[1/3] RISC-V: movmem for RISCV with V extension

Message ID 20231211094728.1623032-2-slewis@rivosinc.com
State Accepted
Headers
Series RISC-V: vectorised memory operations |

Checks

Context Check Description
snail/gcc-patch-check success Github commit url

Commit Message

Sergei Lewis Dec. 11, 2023, 9:47 a.m. UTC
  gcc/ChangeLog

    * config/riscv/riscv.md (movmem<mode>): Use riscv_vector::expand_block_move,
    if and only if we know the entire operation can be performed using one vector
    load followed by one vector store

gcc/testsuite/ChangeLog

    * gcc.target/riscv/rvv/base/movmem-1.c: New test
---
 gcc/config/riscv/riscv.md                     | 22 +++++++
 .../gcc.target/riscv/rvv/base/movmem-1.c      | 59 +++++++++++++++++++
 2 files changed, 81 insertions(+)
 create mode 100644 gcc/testsuite/gcc.target/riscv/rvv/base/movmem-1.c
  

Comments

Robin Dapp Dec. 11, 2023, 10:08 a.m. UTC | #1
Hi Sergei,

thanks for contributing this!

Small general remarks/nits upfront:

The code looks like it hasn't been run through clang-format or
similar.  Please make sure that it adheres to the GNU coding
conventions.  The same applies to comments.  Some of them start
in lowercase.

As you rely on the vector length, please make sure to test various
combinations (also "exotic" ones) like zve32 and zve64.
Also, please specify which configurations it has been tested on. 

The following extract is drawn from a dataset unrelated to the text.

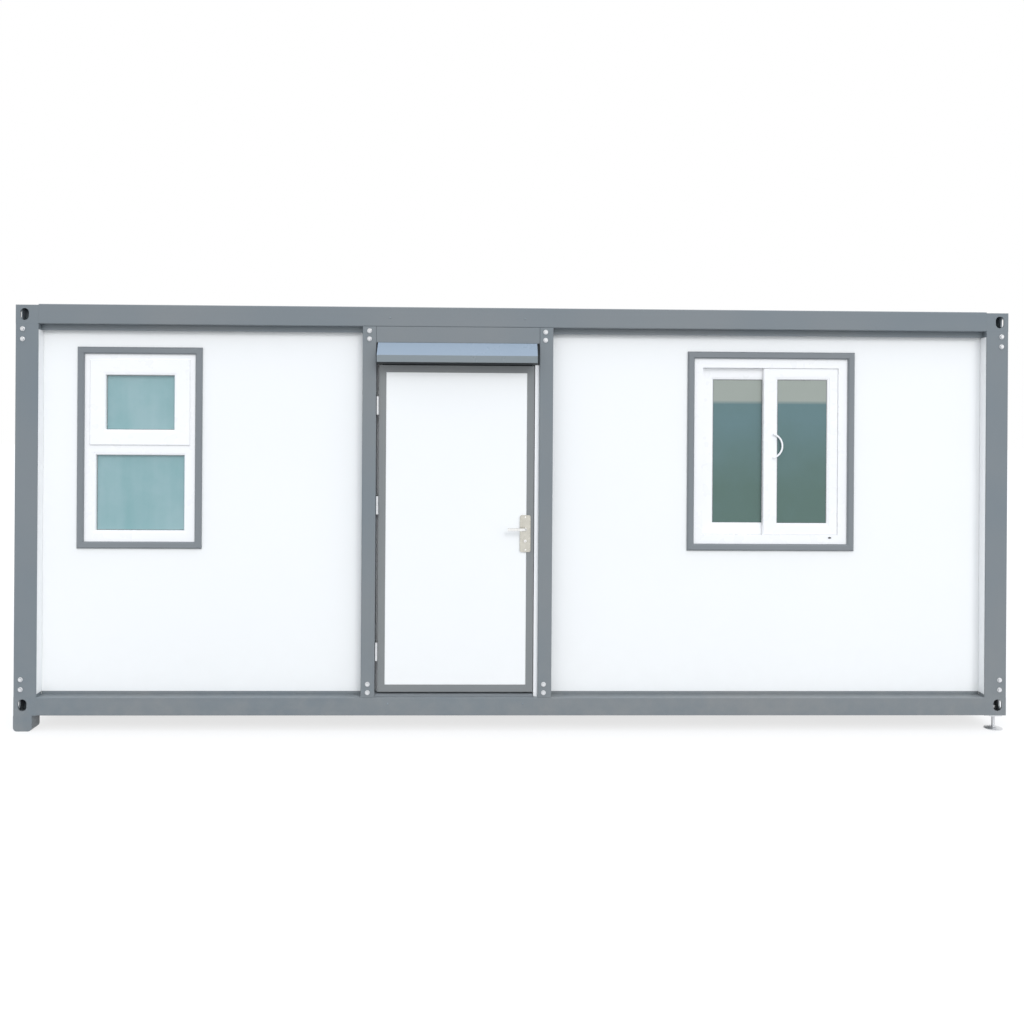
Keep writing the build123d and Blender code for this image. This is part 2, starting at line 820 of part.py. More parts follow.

>     * config/riscv/riscv.md (movmem<mode>): Use riscv_vector::expand_block_move,
>     if and only if we know the entire operation can be performed using one vector
>     load followed by one vector store
> 
> gcc/testsuite/ChangeLog
> 
>     * gcc.target/riscv/rvv/base/movmem-1.c: New test

Please add a PR target/112109 here.  I believe after these
patches have landed we can close that bug.

> ---
>  gcc/config/riscv/riscv.md                     | 22 +++++++
>  .../gcc.target/riscv/rvv/base/movmem-1.c      | 59 +++++++++++++++++++
>  2 files changed, 81 insertions(+)
>  create mode 100644 gcc/testsuite/gcc.target/riscv/rvv/base/movmem-1.c
> 
> diff --git a/gcc/config/riscv/riscv.md b/gcc/config/riscv/riscv.md
> index eed997116b0..88fde290a8a 100644
> --- a/gcc/config/riscv/riscv.md
> +++ b/gcc/config/riscv/riscv.md
> @@ -2359,6 +2359,28 @@
>      FAIL;
>  })
>  
> +;; inlining general memmove is a pessimisation: we can't avoid having to decide
> +;; which direction to go at runtime, which is costly in instruction count
> +;; however for situations where the entire move fits in one vector operation
> +;; we can do all reads before doing any writes so we don't have to worry
> +;; so generate the inline vector code in such situations
> +;; nb. prefer scalar path for tiny memmoves
> +(define_expand "movmem<mode>"
> +  [(parallel [(set (match_operand:BLK 0 "general_operand")
> +      (match_operand:BLK 1 "general_operand"))
> +	      (use (match_operand:P 2 ""))
> +	      (use (match_operand:SI 3 "const_int_operand"))])]
> +  "TARGET_VECTOR"
> +{
> +  if ((INTVAL (operands[2]) >= TARGET_MIN_VLEN/8)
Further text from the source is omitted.